OBJECTIVE: Where a line holds "slide", copy it.

DATA LISTING:
◆ ◆ ◆ ◆ ◆
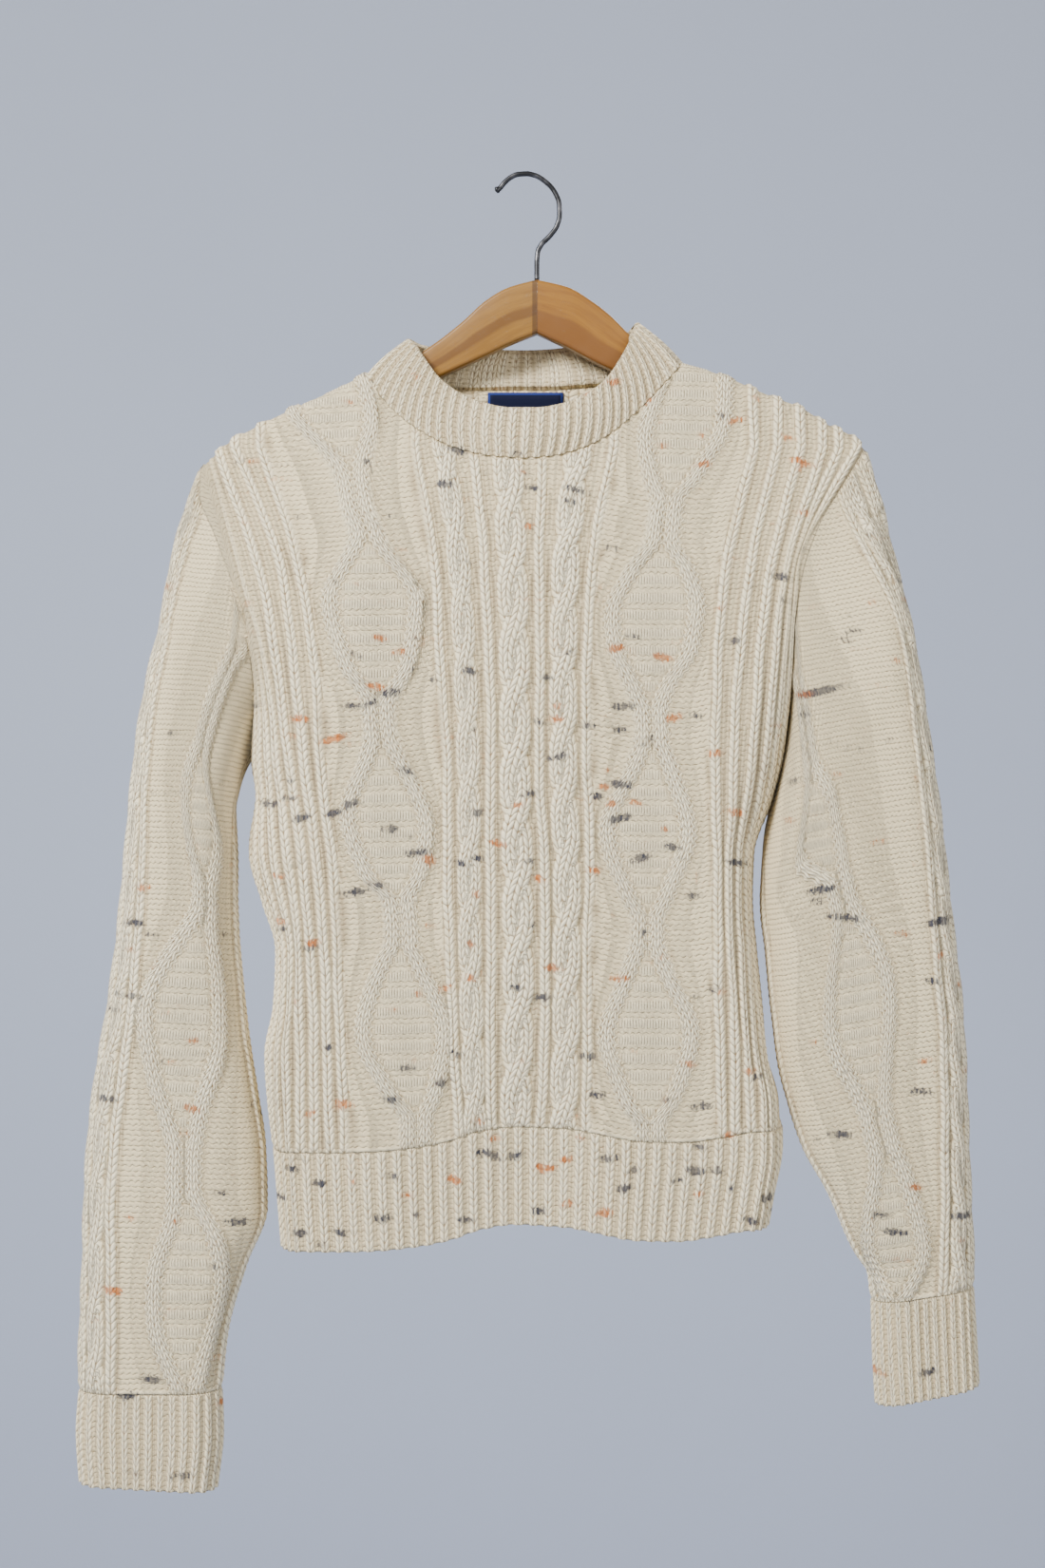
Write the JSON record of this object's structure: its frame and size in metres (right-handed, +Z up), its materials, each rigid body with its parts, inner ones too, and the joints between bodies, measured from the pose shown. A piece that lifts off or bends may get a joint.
◆ ◆ ◆ ◆ ◆
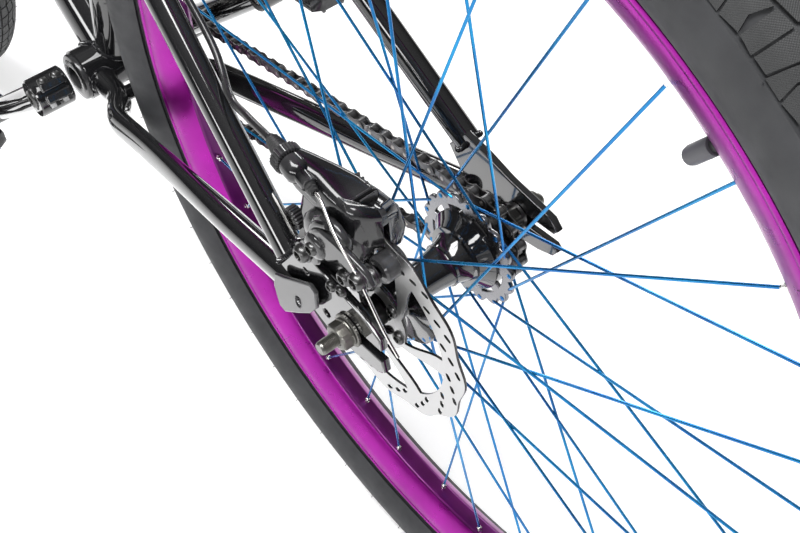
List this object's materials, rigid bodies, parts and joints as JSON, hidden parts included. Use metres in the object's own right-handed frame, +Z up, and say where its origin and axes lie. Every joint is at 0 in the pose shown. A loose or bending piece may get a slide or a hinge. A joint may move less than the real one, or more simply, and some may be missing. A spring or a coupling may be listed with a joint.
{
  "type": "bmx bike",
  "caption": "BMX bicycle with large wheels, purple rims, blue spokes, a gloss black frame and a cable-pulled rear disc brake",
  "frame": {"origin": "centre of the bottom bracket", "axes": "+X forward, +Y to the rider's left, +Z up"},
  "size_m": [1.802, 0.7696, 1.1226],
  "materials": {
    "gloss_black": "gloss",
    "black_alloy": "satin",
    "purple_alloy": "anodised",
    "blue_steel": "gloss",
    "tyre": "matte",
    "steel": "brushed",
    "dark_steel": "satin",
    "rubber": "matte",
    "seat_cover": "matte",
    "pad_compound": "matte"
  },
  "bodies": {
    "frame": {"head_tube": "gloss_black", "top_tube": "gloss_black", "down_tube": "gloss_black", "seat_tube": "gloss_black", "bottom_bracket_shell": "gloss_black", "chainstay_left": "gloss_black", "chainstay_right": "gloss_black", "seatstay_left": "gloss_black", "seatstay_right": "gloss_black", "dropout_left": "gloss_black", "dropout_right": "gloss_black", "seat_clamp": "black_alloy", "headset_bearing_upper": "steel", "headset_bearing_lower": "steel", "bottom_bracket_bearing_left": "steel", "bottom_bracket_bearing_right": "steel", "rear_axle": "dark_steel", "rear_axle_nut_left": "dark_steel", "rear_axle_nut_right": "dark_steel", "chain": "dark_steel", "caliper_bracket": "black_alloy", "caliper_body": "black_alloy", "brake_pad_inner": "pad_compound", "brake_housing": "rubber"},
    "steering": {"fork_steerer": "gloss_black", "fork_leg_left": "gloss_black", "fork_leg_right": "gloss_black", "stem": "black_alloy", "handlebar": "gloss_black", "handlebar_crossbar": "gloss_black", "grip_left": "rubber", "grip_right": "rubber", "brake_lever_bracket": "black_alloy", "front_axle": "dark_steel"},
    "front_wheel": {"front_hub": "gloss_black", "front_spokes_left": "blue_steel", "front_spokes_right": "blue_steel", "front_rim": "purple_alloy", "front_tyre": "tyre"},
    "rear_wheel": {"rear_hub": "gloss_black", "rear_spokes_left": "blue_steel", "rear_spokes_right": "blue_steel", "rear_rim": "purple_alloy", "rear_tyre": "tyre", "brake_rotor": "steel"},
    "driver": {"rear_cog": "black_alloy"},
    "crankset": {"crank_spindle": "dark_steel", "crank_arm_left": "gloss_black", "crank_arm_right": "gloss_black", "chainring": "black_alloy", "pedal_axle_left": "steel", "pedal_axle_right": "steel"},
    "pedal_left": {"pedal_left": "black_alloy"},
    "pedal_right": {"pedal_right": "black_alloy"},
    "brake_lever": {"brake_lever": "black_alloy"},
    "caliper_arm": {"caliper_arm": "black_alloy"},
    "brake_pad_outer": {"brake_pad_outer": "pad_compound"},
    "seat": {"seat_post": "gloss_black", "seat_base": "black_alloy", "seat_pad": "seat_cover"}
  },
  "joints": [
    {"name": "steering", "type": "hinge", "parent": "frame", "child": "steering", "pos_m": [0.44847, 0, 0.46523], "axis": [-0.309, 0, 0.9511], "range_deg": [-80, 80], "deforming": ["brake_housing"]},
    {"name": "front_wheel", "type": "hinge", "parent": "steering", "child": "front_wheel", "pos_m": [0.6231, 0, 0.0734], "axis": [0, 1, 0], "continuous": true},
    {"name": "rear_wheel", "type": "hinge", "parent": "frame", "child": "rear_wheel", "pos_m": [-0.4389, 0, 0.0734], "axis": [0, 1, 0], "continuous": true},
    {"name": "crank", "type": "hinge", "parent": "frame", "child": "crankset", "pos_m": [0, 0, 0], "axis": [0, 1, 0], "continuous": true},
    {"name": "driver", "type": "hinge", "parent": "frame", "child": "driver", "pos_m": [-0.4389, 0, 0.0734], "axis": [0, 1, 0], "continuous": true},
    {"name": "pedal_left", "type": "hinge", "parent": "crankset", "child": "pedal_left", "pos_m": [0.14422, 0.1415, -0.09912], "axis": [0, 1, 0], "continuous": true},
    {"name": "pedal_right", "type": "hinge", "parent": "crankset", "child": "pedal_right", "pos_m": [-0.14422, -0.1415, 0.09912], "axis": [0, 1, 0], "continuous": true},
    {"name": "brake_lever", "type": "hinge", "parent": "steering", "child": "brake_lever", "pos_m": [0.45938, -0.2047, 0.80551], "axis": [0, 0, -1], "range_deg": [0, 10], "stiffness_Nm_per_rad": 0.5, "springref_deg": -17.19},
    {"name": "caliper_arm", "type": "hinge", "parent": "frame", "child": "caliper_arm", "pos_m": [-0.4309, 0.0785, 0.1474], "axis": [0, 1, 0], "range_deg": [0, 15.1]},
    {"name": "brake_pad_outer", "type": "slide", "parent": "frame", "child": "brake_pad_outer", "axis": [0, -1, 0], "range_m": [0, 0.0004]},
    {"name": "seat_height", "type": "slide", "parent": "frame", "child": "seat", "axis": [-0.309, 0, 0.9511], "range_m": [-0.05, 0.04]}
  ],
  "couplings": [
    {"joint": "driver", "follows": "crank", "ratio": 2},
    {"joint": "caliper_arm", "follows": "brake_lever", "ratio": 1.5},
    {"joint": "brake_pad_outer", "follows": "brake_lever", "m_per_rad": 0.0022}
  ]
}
◆ ◆ ◆ ◆ ◆
WRITTEN ANSWER:
List this object's materials, rigid bodies, parts and joints as JSON, hidden parts included. Use metres in the object's own right-handed frame, +Z up, and say where its origin and axes lie. Every joint is at 0 in the pose shown. A loose or bending piece may get a slide or a hinge. A joint may move less than the real one, or more simply, and some may be missing. A spring or a coupling may be listed with a joint.
    {"name": "brake_pad_outer", "type": "slide", "parent": "frame", "child": "brake_pad_outer", "axis": [0, -1, 0], "range_m": [0, 0.0004]},
    {"name": "seat_height", "type": "slide", "parent": "frame", "child": "seat", "axis": [-0.309, 0, 0.9511], "range_m": [-0.05, 0.04]}